Work required ▸ Your answer should be a single number: the count of lines containing "parts".

begin Data block

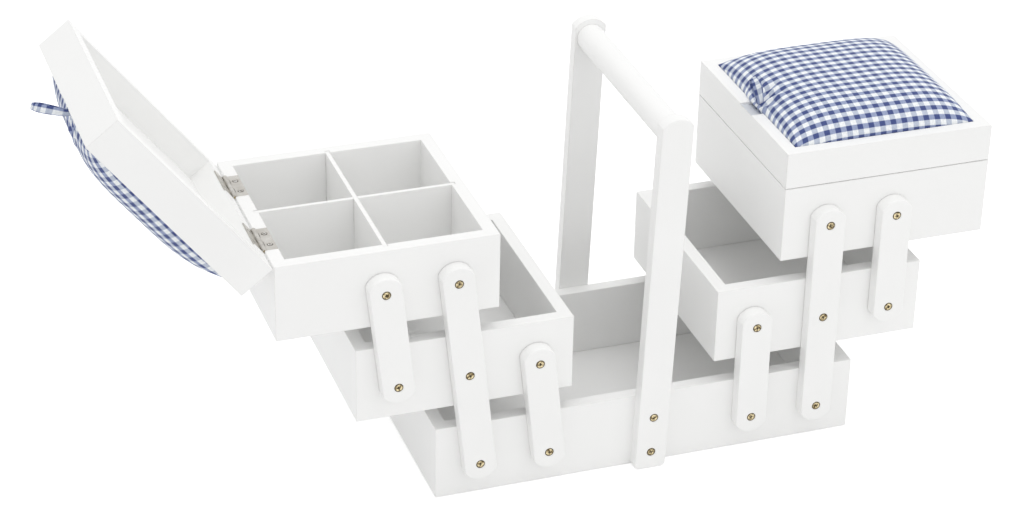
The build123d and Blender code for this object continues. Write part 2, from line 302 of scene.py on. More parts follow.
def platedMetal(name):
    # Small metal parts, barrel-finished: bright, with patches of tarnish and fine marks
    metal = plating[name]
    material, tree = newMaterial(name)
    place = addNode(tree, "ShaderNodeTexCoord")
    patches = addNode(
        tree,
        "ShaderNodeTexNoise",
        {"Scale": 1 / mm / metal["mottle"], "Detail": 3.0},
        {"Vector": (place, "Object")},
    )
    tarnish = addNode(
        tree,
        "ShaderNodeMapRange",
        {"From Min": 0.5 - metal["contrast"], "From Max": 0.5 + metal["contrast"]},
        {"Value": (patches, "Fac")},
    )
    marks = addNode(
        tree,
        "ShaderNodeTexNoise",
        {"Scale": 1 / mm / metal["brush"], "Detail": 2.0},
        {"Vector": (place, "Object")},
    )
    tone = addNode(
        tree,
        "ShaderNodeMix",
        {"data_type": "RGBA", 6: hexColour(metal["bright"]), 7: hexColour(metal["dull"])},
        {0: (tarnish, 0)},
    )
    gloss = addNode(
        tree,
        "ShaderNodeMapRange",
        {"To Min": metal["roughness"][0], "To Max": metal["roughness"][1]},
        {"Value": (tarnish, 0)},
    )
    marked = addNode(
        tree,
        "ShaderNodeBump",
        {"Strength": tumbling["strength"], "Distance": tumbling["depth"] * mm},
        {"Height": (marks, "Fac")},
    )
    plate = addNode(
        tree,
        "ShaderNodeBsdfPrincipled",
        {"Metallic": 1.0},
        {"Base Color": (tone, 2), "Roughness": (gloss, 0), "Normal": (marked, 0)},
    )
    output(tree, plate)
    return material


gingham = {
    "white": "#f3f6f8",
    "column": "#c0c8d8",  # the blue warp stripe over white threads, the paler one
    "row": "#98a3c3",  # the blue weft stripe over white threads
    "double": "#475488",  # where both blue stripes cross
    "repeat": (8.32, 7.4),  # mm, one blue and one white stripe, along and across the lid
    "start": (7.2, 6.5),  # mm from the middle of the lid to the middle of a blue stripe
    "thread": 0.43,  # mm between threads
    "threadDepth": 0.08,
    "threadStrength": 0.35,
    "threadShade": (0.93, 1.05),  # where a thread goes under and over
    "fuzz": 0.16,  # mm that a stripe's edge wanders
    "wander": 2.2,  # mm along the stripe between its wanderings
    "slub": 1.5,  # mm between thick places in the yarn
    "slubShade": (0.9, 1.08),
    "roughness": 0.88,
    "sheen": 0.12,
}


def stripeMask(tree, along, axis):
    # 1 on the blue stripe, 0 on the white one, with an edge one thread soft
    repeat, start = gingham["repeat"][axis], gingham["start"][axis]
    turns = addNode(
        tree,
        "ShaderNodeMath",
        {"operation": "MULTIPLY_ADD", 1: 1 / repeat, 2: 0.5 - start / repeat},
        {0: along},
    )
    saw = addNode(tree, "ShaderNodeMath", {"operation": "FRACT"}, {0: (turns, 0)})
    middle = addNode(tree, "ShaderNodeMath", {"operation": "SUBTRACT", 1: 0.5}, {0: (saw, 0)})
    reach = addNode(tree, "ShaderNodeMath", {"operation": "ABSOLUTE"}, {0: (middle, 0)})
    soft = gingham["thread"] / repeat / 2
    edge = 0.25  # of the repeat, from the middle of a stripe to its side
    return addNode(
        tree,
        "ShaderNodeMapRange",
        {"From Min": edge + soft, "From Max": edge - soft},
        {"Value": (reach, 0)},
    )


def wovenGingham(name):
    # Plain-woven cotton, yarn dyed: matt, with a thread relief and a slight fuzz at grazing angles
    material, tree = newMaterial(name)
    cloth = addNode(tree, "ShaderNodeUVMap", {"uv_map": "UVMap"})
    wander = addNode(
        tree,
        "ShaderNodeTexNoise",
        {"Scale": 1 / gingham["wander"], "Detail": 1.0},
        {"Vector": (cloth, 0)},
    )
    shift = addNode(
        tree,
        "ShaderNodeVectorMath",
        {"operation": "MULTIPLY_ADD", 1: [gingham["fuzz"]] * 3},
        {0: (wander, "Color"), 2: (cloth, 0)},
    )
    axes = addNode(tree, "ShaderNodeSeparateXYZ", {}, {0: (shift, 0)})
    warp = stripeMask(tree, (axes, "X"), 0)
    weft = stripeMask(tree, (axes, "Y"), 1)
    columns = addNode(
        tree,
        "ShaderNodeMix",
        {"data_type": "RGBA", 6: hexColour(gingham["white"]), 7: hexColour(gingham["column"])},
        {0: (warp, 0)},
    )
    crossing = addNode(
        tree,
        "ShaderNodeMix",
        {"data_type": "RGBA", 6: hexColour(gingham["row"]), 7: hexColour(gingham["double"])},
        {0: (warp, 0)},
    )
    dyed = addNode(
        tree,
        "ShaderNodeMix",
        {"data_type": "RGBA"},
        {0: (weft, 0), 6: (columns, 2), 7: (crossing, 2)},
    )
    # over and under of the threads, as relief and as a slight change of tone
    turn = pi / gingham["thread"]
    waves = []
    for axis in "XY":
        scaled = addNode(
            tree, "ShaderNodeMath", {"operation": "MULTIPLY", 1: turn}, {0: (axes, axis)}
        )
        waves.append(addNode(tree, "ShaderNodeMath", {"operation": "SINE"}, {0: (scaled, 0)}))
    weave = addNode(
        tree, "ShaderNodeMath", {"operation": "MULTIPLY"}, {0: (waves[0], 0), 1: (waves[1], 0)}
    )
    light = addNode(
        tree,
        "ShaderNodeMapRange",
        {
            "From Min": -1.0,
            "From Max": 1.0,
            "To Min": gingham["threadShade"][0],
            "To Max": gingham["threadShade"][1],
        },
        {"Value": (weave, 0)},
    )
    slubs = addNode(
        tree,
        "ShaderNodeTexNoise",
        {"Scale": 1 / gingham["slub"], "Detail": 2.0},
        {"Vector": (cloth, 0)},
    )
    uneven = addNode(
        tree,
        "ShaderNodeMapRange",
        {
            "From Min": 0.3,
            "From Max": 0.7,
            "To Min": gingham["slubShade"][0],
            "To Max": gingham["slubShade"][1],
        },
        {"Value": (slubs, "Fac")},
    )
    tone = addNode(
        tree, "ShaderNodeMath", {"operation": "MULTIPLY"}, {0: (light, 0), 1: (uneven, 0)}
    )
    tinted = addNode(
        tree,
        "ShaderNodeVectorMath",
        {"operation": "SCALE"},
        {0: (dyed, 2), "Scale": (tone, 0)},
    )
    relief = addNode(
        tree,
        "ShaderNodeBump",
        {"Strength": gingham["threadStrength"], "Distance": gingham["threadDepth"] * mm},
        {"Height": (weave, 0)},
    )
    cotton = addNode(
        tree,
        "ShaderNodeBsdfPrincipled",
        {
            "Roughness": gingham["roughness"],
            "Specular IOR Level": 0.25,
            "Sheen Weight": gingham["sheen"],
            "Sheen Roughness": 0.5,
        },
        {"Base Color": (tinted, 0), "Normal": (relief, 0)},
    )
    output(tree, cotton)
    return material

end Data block

The reply ▸ 2